On the retention issue the researchers seem to be focusing on whether Teach For America Teachers leave their schools after two years, not whether they leave teaching. Unfortunately, this is a common mistake in research on teacher attrition especially when the goal is to illustrate bigger numbers (for instance all the research about how the attrition of new teachers is so far out of line with other fields).
The Great Lakes Center report states that “(M)ore than 50 percent of TFA teachers leave after two years, and more than 80 percent leave after three years…” The report reaches this figure by consolidating findings from previous studies that in one way or another conflated leaving a school with leaving teaching.
In fact, in a study that delineated the leaving issue more effectively, a 2008 study by Harvard’s Project on the Next Generation of Teachers, found that 61 percent of Teach For America corps members stay in teaching beyond the two-year commitment. Teach For America surveys its alumni regularly and the most recent survey found that 65 percent of Teacher For America’s 20,000 alumni remain in education, with 32 percent continuing as teachers. And remember, that’s a survey of alums going back almost two decades now so that one in three figure should be viewed in that context as well as the larger context of TFA’s mission.
On the question of aggregate TFA performance the report also falls short. There are research methods and they’re not equal in terms of analytic leverage. All the commentary attempting to present the case of mixed effects for Teach For America teachers succeeds only by piling up all the studies and then saying, huh, two big piles so the studies are mixed. In fact, if you look at the studies that employ the most rigorous methodology (in other words, apples to apples, enough apples to make a reliable estimate, etc…) it’s pretty unambiguous that, as a group, Teach For America teachers perform as well or better than other teachers, not only emergency certified teachers but traditionally trained ones and veterans. Considering that on an annual basis Teach For America is now the largest teacher prep program in the country (excluding multi-campus ventures such as the UC system) that overall level of quality is a big deal.
A 2004 study from Mathematica Policy Research found Teach For America corps members were as good or better other teachers, including veteran teachers. This was the only study to earn an A for its methodology in a 2008 Ed Next analysis of research into Teach For America because of its methods.
A 2009 Urban Institute study that found the impact of having a Teach For America teacher was at least twice that of having a teacher with three or more years of experience.
A 2010 study from the University of North Carolina, which concluded that students taught by corps members outperformed their peers in high school science, math, and English. At every grade level and subject studied, Teach For America corps members’ students performed as well as or better than the students of traditionally prepared UNC graduates. This was a state study to help inform policymaking there.
This doesn’t mean that TFA teachers are all outstanding. There is high-variance amongst them, just as there is with other routes into teaching and TFA teachers struggle their first year, just as most teachers do. But these results do mean that in the aggregate hiring a Teach For America teacher is a pretty safe bet, relative to all the other options on the table. This is part of a larger body of research on teacher effectiveness that shows that – outside of emergency credentials with no training at all – routes into teaching matter less than candidates.
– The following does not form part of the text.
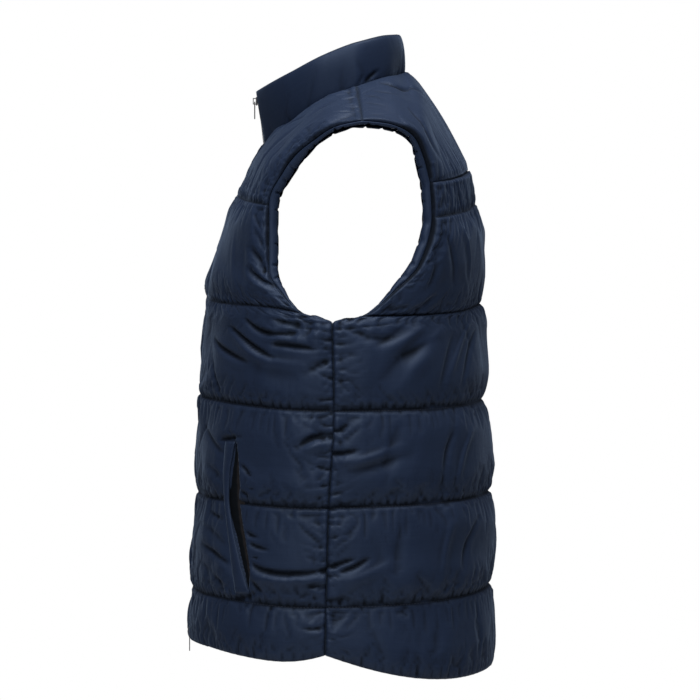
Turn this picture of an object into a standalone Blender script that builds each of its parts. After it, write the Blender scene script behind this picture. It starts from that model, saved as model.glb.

TFA critics continue to cite the David Berliner study on TFA from 2002 as evidence of TFA’s “mixed results.” Sorry. Here’s a review of that study by Kosuke Imai (pdf) and here’s a more accessible review by UVA’s Paul Freedman (pdf). As both make clear, the Berliner study wants for rigorous methods: Before you even get to the statistical sleight of hand, which isn’t that complicated to ferret out, the selection problems undermine its methods. That’s why the 2008 report card gave it a ‘D.’ Punchline: Not all research is created equal.
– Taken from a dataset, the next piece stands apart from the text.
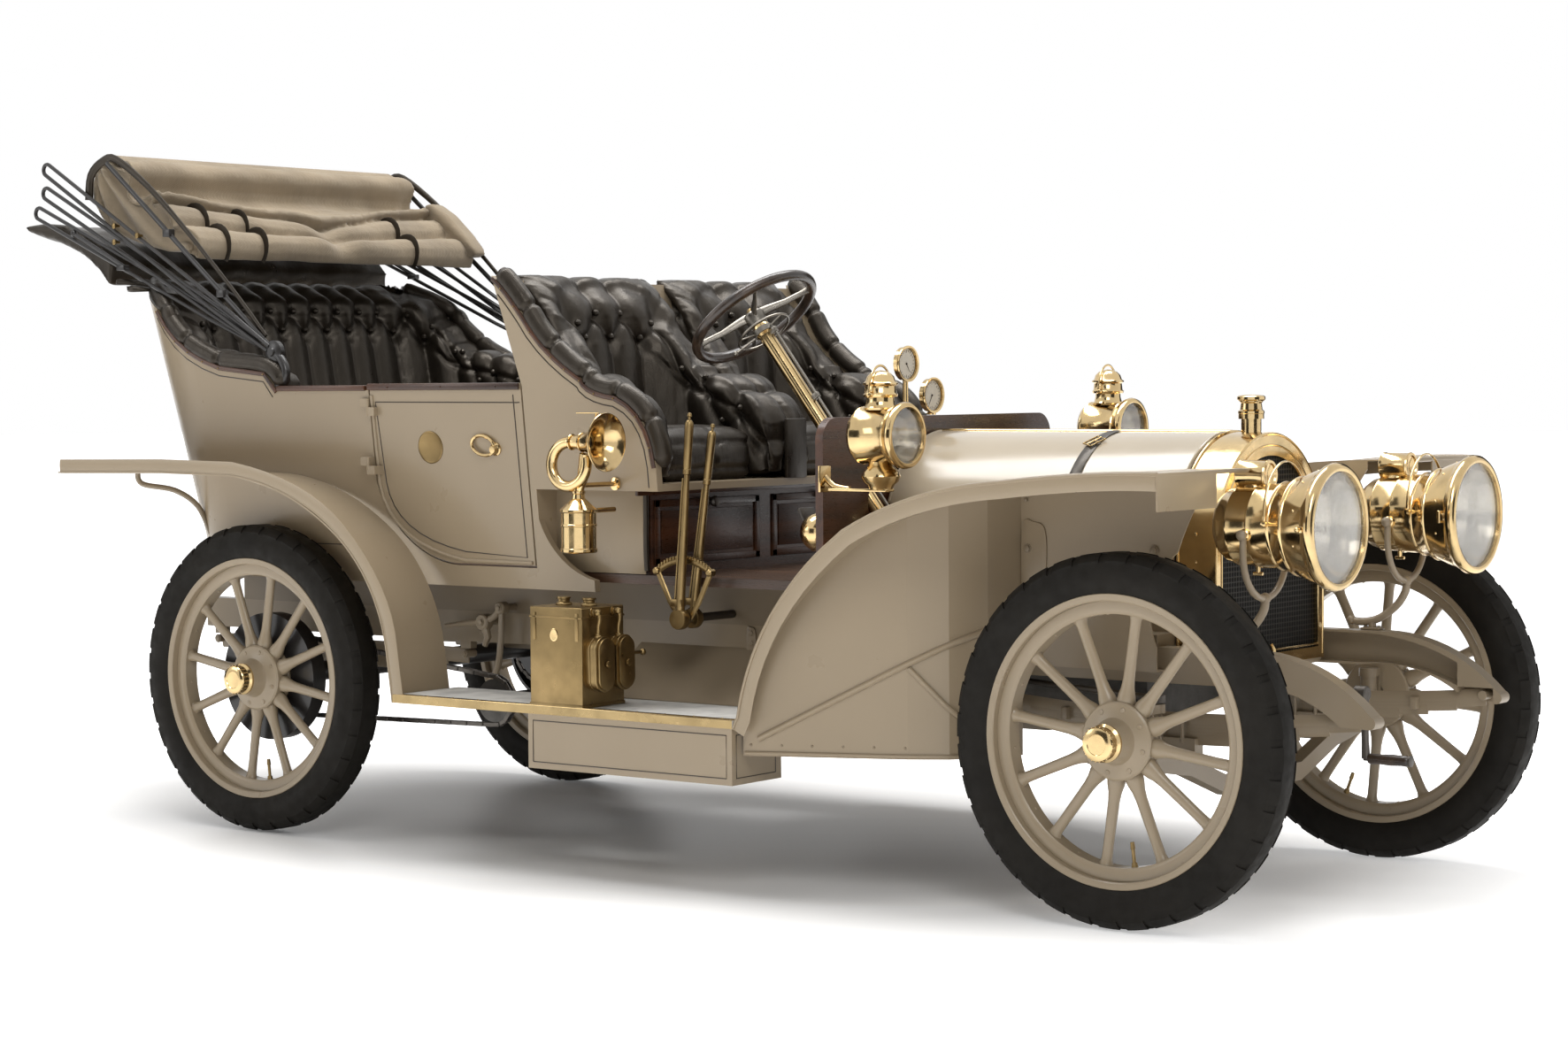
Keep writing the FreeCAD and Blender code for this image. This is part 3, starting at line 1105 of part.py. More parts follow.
def side_lamps():
    """Oil side lamps on brackets at the dash, lens facing forward."""
    back = "-bonnet_back + 60"
    rows = (
        ("0", "0"), ("0", "62"), ("14", "70"), ("130", "70"), ("150", "side_lamp_radius - 4"),
        ("220", "side_lamp_radius"), ("220", "side_lamp_radius - 12"), ("150", "side_lamp_radius - 14"),
        ("134", "58"), ("14", "58"), ("14", "0"),
    )
    bowl = spin("side_lamp_bowl", rows, (back, "-side_lamp_y", "side_lamp_z"), "X")
    stack = cylinder("side_lamp_stack", (f"{back} + 72", "-side_lamp_y", "side_lamp_z + 60"), "44", "80")
    roof = cone("side_lamp_roof", (f"{back} + 72", "-side_lamp_y", "side_lamp_z + 140"), "56", "20", "44")
    font = cylinder("side_lamp_font", (f"{back} + 72", "-side_lamp_y", "side_lamp_z - 150"), "46", "88")
    stem = box("side_lamp_stem", ("-bonnet_back", "-(side_lamp_y + 10)", "side_lamp_z - 60"), "66", "20",
               "50")
    both("side_lamps", fuse("side_lamp", bowl, stack, roof, font, stem))
    pane = cylinder("side_lamp_pane", (f"{back} + 206", "-side_lamp_y", "side_lamp_z"),
                    "side_lamp_radius - 12.5", "4", "X")
    GLASSES.append(pane)
    node("lamp_glasses", *GLASSES, *[mirror(item.Name + "_left", item) for item in GLASSES])


def gauges():
    """Two brass gauges that stand on the dash."""
    pieces = []
    for index, (y, z, stem) in enumerate((("-146", "1377", "dash_top"), ("-23", "1290", "dash_top"))):
        pieces.append(cylinder(f"gauge_{index}", ("-bonnet_back - 24", y, z), "50", "dash_wall", "X"))
        pieces.append(cylinder(f"gauge_stem_{index}", ("-bonnet_back - 12", y, stem), "9",
                               f"{z} - {stem} - 40"))
    node("dash_gauges",
         *[fuse(f"gauge_set_{index}", *pieces[2 * index:2 * index + 2]) for index in range(2)])


def horn():
    """Bulb horn: bell facing forward, looped tube and a round chamber."""
    y = "-790"
    bell = spin("horn_bell", (
        ("0", "0"), ("0", "20"), ("60", "28"), ("104", "46"), ("128", "80"), ("132", "80"),
        ("110", "42"), ("62", "22"), ("12", "10"), ("12", "0")), ("-1670", y, "1172"), "X")
    loop = ring("horn_loop", ("-1668", y, "1112"), "60", "17", "Y")
    neck = cylinder("horn_neck", ("-1640", y, "1020"), "14", "60")
    chamber = cylinder("horn_chamber", ("-1640", y, "872"), "52", "150")
    skin = "(sill_half + (body_half - sill_half) * (1060 - body_bottom) / (waist - body_bottom))"
    arm = box("horn_arm", ("-1652", "-790", "1050"), "24", f"790 - {skin} - fit_gap", "10")
    node("horn", fuse("horn_brass", bell, loop, neck, chamber, arm))


def generator():
    """Brass gas generator on the right running board."""
    case = box("generator_case", ("-1754", "-870", "board_top"), "189", "180", "272")
    pieces = [case]
    for index, y in enumerate(("-815", "-735")):
        pieces.append(cylinder(f"generator_drum_{index}", ("-1566", y, "board_top + 90"), "42", "62", "X"))
        pieces.append(cylinder(f"generator_tank_{index}", ("-1530", y, "board_top + 60"), "26", "160"))
    for index, x in enumerate(("-1705", "-1615")):
        pieces.append(cylinder(f"generator_cap_{index}", (x, "-780", "board_top + 271"), "20", "22"))
    node("gas_generator", fuse("generator_brass", *pieces))


def controls():
    """Hand levers on their quadrant, and two pedals."""
    pieces = [box("quadrant_plate", ("-1530", "-604", "800"), "210", "8", "52"),
              cylinder("lever_shaft", ("-1430", "-628", "690"), "12", "243", "Y"),
              box("quadrant_leg", ("-1442", "-604", "690"), "24", "8", "112")]
    for index, (y, top_x, top_z) in enumerate((("-620", "-1390", "1241"), ("-562", "-1358", "1211"))):
        pieces.append(rod(f"lever_{index}", ("-1430", y, "690"), (top_x, y, top_z), "9"))
    feet = [fuse("lever_set", *pieces)]
    for index, y in enumerate(("-400", "-270")):
        feet.append(fuse(f"pedal_{index}",
                         rod(f"pedal_arm_{index}", ("-1080", y, "floor_top + 4"),
                             ("-1150", y, "floor_top + 130"), "8"),
                         tilt(box(f"pedal_pad_{index}", ("-1150", f"{y} - 35", "floor_top + 120"), "10",
                                  "70", "90"),
                              Vector(0, 1, 0), "-28")))
    node("driver_controls", *feet)


def silencer():
    """Exhaust silencer hung under the frame."""
    drum = cylinder("silencer_drum", ("-1760", "250", "380"), "70", "430", "X")
    pipe = cylinder("silencer_pipe", ("-1331", "250", "380"), "22", "200", "X")
    straps = [box(f"silencer_strap_{index}", (x, "238", "445"), "30", "24", "rail_bottom + rail_wall - 445")
              for index, x in enumerate(("-1690", "-1345"))]
    node("silencer", fuse("silencer_parts", drum, pipe, *straps))


# ---------------------------------------------------------------- folded hood
def hairpin(angle, length, y):
    """Two round bars from the hood pivot, joined by a loop at the far end."""
    radius, half = 6.5, 18
    bars = [Part.makeCylinder(radius, length, Vector(0, y, side * half), Vector(1, 0, 0))
            for side in (-1, 1)]
    loop = Part.makeTorus(half, radius, Vector(length, y, 0), Vector(0, 1, 0), 0, 360)
    keep = Part.makeBox(60, 40, 100, Vector(length, y - 20, -50))
    shape = bars[0].fuse([bars[1], loop.common(keep)])
    shape.rotate(Vector(), Vector(0, 1, 0), 180 + angle)
    shape.translate(Vector(size("pivot_ahead"), 0, size("pivot_z")))
    return shape


def hood():
    """Folded hood: irons on both sides, the cloth bundle and the leather flap."""
    y = -size("hood_half") - 7
    pivot = Vector(size("pivot_ahead"), y, size("pivot_z"))
    shapes = [Part.makeCylinder(34, 16, pivot + Vector(0, 8, 0), Vector(0, -1, 0))]
    for angle, length in ((23, 1180), (26.7, 1165), (30.2, 1190)):
        shapes.append(hairpin(angle, length, y))
    corner = Vector(-710, y, 2025)
    shapes.append(Part.makeCylinder(7, (corner - pivot).Length, pivot, corner - pivot))
    foot = Part.makeBox(40, 9, 60, Vector(pivot.x - 65, y - 12, size("waist + 59.8")))
    prop = Part.makeCylinder(6, 260, Vector(-870, y, 1812), Vector(234, 0, -110))
    irons = doc.addObject("Part::Feature", "hood_iron_set")
    irons.Shape = shapes[0].fuse(shapes[1:] + [foot, prop])
    both("hood_irons", irons, "-wheelbase")
    cloth = (
        # ahead of the rear axle, height
        ("-270", "1752"), ("-320", "1860"), ("-645", "2046"), ("-780", "2030", "-725", "2062"),
        ("-820", "1900", "-820", "1970"), ("-720", "1800"), ("-470", "1738"),
    )
    width = "2 * (hood_half - fit_gap)"
    bundle = plate("hood_bundle", "XZ", cloth, ("0", "hood_half - fit_gap", "0"), width)
    node("hood_cloth", bundle, station="-wheelbase")
    flap = (
        ("-720.3", "1799.7"), ("-820.3", "1899.7"), ("-980", "1868"), ("-1158", "1845"), ("-1080", "1775"),
        ("-890", "1690"), ("-742", "1612"),
    )
    leather = plate("hood_leather", "XZ", flap, ("0", "hood_half - 20", "0"), "2 * (hood_half - 20)")
    node("hood_flap", leather, station="-wheelbase")


# ---------------------------------------------------------------- build
def build():
    """Makes every sub-part, checks it and writes its STEP file."""
    chassis_frame()
    front_axle()
    springs()
    rear_axle()
    wheels()
    chain_drive()
    steering()
    radiator()
    bonnet()
    dash()
    engine()
    crank()
    outer, shell = body_shell()
    rear_body(shell)
    doors(shell)
    front_body(outer, shell)
    seat_boxes()
    upholstery()
    rear_upholstery()
    floor()
    front_guards()
    rear_guards()
    boards()
    headlamps()
    side_lamps()
    gauges()
    horn()
    generator()
    controls()
    silencer()
    hood()
    doc.recompute()
    broken = [item.Name for item in doc.Objects if {"Invalid", "Error"} & set(item.State)]
    for label, item in NODES.items():
        if item.Shape.isNull() or not item.Shape.isValid() or not item.Shape.Solids:
            broken.append(label)
    if broken:
        raise RuntimeError("not valid: " + ", ".join(broken))
    os.makedirs("parts", exist_ok=True)
    for label, item in NODES.items():
        item.Shape.exportStep(f"parts/{label}.step")
    print(len(NODES), "sub-parts written")


build()
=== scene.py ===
"""Finished look of an open touring car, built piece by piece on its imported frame."""
import logging
import math
from dataclasses import dataclass
from enum import Enum
from typing import Callable, Iterable, Sequence

import bmesh
import bpy
from mathutils import Matrix, Vector
from mathutils.bvhtree import BVHTree


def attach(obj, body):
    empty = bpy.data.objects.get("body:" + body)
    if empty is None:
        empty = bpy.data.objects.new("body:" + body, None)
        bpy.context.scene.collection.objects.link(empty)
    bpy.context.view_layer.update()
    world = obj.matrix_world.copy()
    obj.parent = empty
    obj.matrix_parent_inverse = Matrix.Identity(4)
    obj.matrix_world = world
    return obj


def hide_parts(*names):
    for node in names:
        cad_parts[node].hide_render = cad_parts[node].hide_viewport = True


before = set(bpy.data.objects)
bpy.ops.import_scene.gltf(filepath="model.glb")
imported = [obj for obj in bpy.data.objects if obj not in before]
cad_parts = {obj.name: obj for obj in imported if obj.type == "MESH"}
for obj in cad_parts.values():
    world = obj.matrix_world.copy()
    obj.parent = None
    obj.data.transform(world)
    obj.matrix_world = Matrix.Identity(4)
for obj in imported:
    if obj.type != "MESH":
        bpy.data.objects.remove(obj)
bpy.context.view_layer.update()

LOG = logging.getLogger("touring_car")
Point = tuple[float, float, float]
Flat = tuple[float, float]
UP = Vector((0.0, 0.0, 1.0))


class Axis(Enum):
    """Direction along which turned work lies."""

    FORWARD = (1.0, 0.0, 0.0)
    BACK = (-1.0, 0.0, 0.0)
    RIGHT = (0.0, -1.0, 0.0)
    LEFT = (0.0, 1.0, 0.0)
    UPRIGHT = (0.0, 0.0, 1.0)


class Side(Enum):
    """Side of the car; the value is the sign of its row Y."""

    RIGHT = -1
    LEFT = 1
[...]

Again, to date no study with what would be considered rigorous methods (meaning adequate controls) has shown that Teach for America teachers depress student achievement. That’s noteworthy but lost in the noise. On some issues (eg charter schools) the research is mixed. That’s really not the case with Teach For America right now.
Study laundering: I know it’s impolitic to forthrightly point this out, but here’s the deal: In terms of mainstream media, only Winerip and, of course, Mikey bit on this study despite that it had been shopped around for some time.
That’s in part because the board of the center is made up of people with a track record of trashing Teach For America and NEA affiliates fighting to keep TFA out of various states. That’s all fine, I’m a big fan of the five freedoms. But, most reporters would (and did) then take a critical eye to the findings. Perhaps ask some disinterested researchers to have a quick look at the studies being aggregated? Yet not here. Rather: Hook, line, sinker. If Winerip and Mikey covered tobacco research, we’d all still be taking cigarette breaks during the workday.
So what happens is that the Great Lakes Center puts out the study, no one serious bites. But then it ultimately does get picked up, for whatever reason, and – voila! – it’s clean money! In other words, suddenly it seems more legit because it earns the moniker ‘as reported in the Washington Post’ or ‘this work was featured in the New York Times.’ This happens will all kinds of studies, pro-and anti-reform, by the way, and it’s a big problem that confuses rather than clarifies things for the casual observer or the policymaker trying to make heads or tails of an issue. In other words, the problem of the easily fooled or the agenda-driven becomes everyone’s problem because it further clouds already complicated issues.
Update: Professor Berliner responds below. He throws up some misdirection (it was peer reviewed!), attacks the reviews, but admits the criticisms have merit, and then unfortunately fails cite any specifics or say which ones. That’s a problem because the criticisms undermine the premise of the study. To quote from Paul Freedman’s* analysis (pdf), again the more accessible of the two reviews and only a few pages and worth reading, the three issues are:
· problems of selection and inadequate matching fundamentally undermine the validity of the study;
· the authors overstate the substantive importance of their estimates;
· the statistical approach employed is not well suited to the research question.
Rather, Professor Berliner argues that, ” But the study we did with very careful matching procedures met some of the standards of quality that the profession had for conducting non-causal designs.” Given the growing body of research about Teach For America that meets more than “some” of the standards, and in fact allows for causal inferences, that statement is an excellent summation of the problem here.